Alvarado was not only responsible for sending more than 200 tweets Friday that included the latest news updates, retweets of airlines’ flight changes, and responses to concerned flyers. She also sent emails to LAX’s press list, answered phone calls from media outlets including Skift, and was in constant contact with on-the-ground law enforcement that kept her and the public in the loop.

The Twitter account, which Alvarado personally launched in 2009, was the go-to source of news after a gunman entered the airport with an assault rifle that killed one TSA officer and wounded three other people, including two more TSA workers.

The incident left thousands of flyers stranded, one thousand flights cancelled or delayed, and the general U.S. population wondering what caused the latest rampage.

What Happened That Day

This was the first time that LAX, or possibly any airport, referred the media and public to a Twitter handle as the official outlet for news and updates. Chief of airport police Patrick M. Gannon and executive director of LAWA Gina Marie Lindsey told the public to watch the Twitter handle during two separate press conferences.

However, the airport staff’s extensive crisis communication training by the National Transportation Safety Board and California Governor’s Office of Emergency Services did not touch on social media. It was Alvarado that “knew we had to step up to the plate” and switched the airport’s communication strategy.

Alvarado started working at LAX in 2007 and launched the airport’s Twitter, Facebook, and Instagram accounts in 2009. In addition to managing the airport’s social presence, Alvarado is also part of the airport’s PR team and editor of its e-newsletter for the tourism industry.

According to Skift’s social data dashboard, the LAX Twitter account usually sends an average of 6.7 tweets a day.

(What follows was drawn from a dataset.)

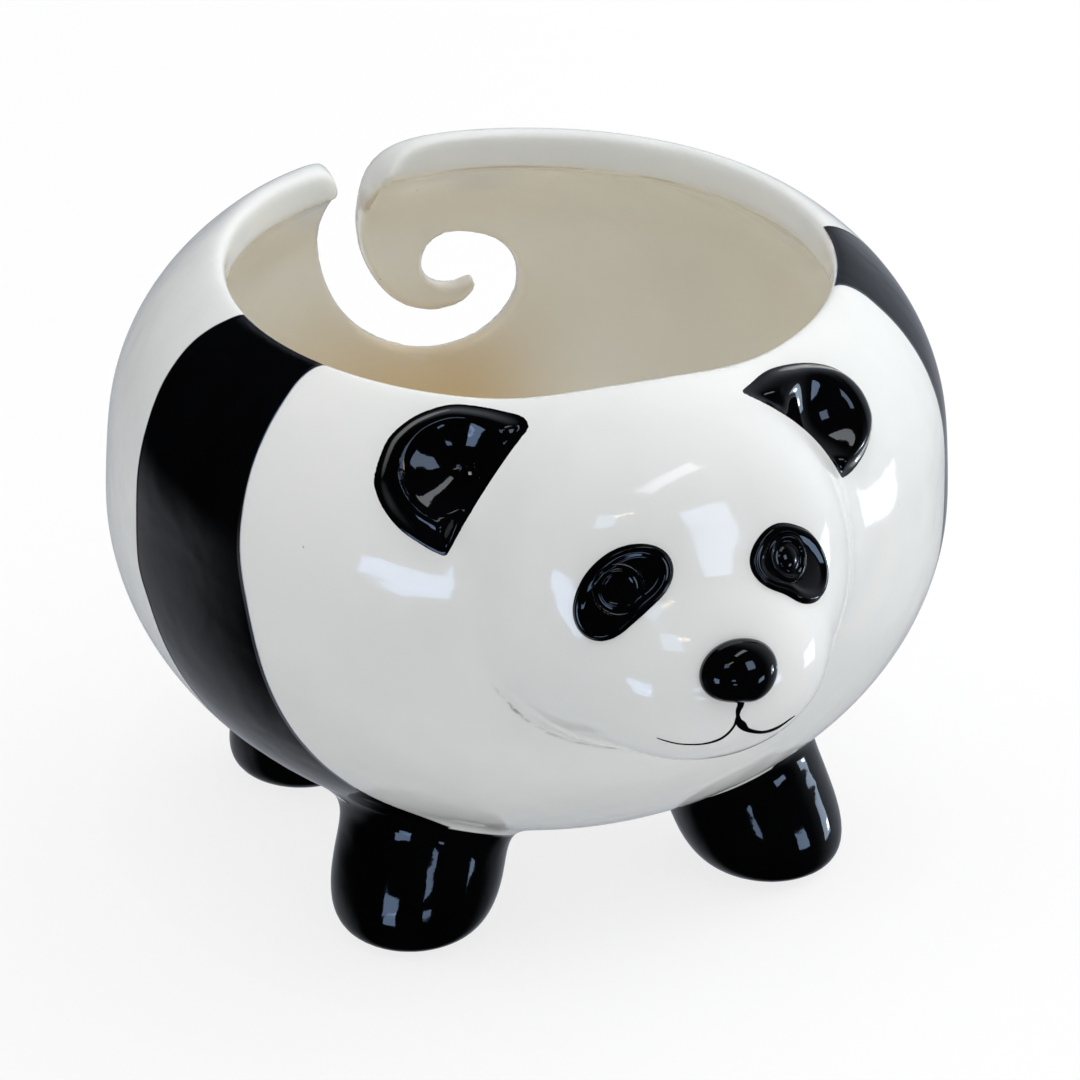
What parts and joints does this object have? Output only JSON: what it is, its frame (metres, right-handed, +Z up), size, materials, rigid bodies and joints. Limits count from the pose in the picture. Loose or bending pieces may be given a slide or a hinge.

On Friday, November 1, it sent approximately 200 tweets including retweets and replies. On Saturday, November 2, it sent approximately 320 tweets including retweets and replies. And it sent approximately 13 tweets on Sunday and Monday.

The account tweeted information as it happened, retweeted airlines with news of flight changes, and replied to stranded flyers.

Advice for Other Airports

Skift spoke with Katherine Alvarado today to find out what advice she could share with other airports that are preparing their communications strategies for a similar crisis. Her main message: Be consistent and engage your customers.

“You have to be consistent and even if you don’t have all the information you can still acknowledge that something is going on. People want to know that something is being done,” says Alvarado.

Alvarado says her goal that day was to answer every tweet and comment that came through the airport’s Twitter and Facebook accounts. Although everyone was told to watch the airport’s Twitter stream, Alvardo knew that not all flyers used Twitter so she also kept tabs on Facebook.

“At the end of the day, people want to know that they’re being heard, and that’s what I was trying to convey to people: ‘This major incident is going on but I am listening to you and trying to help as much as I can.’”

Alvardo continues to help passengers today as people return to pick up belongings left behind during the crisis or flyers worry about increased gate security.

Her dedication to helping passengers and quickly sharing updates has not gone unnoticed. A stream of “thank you’s” have been sent since Friday.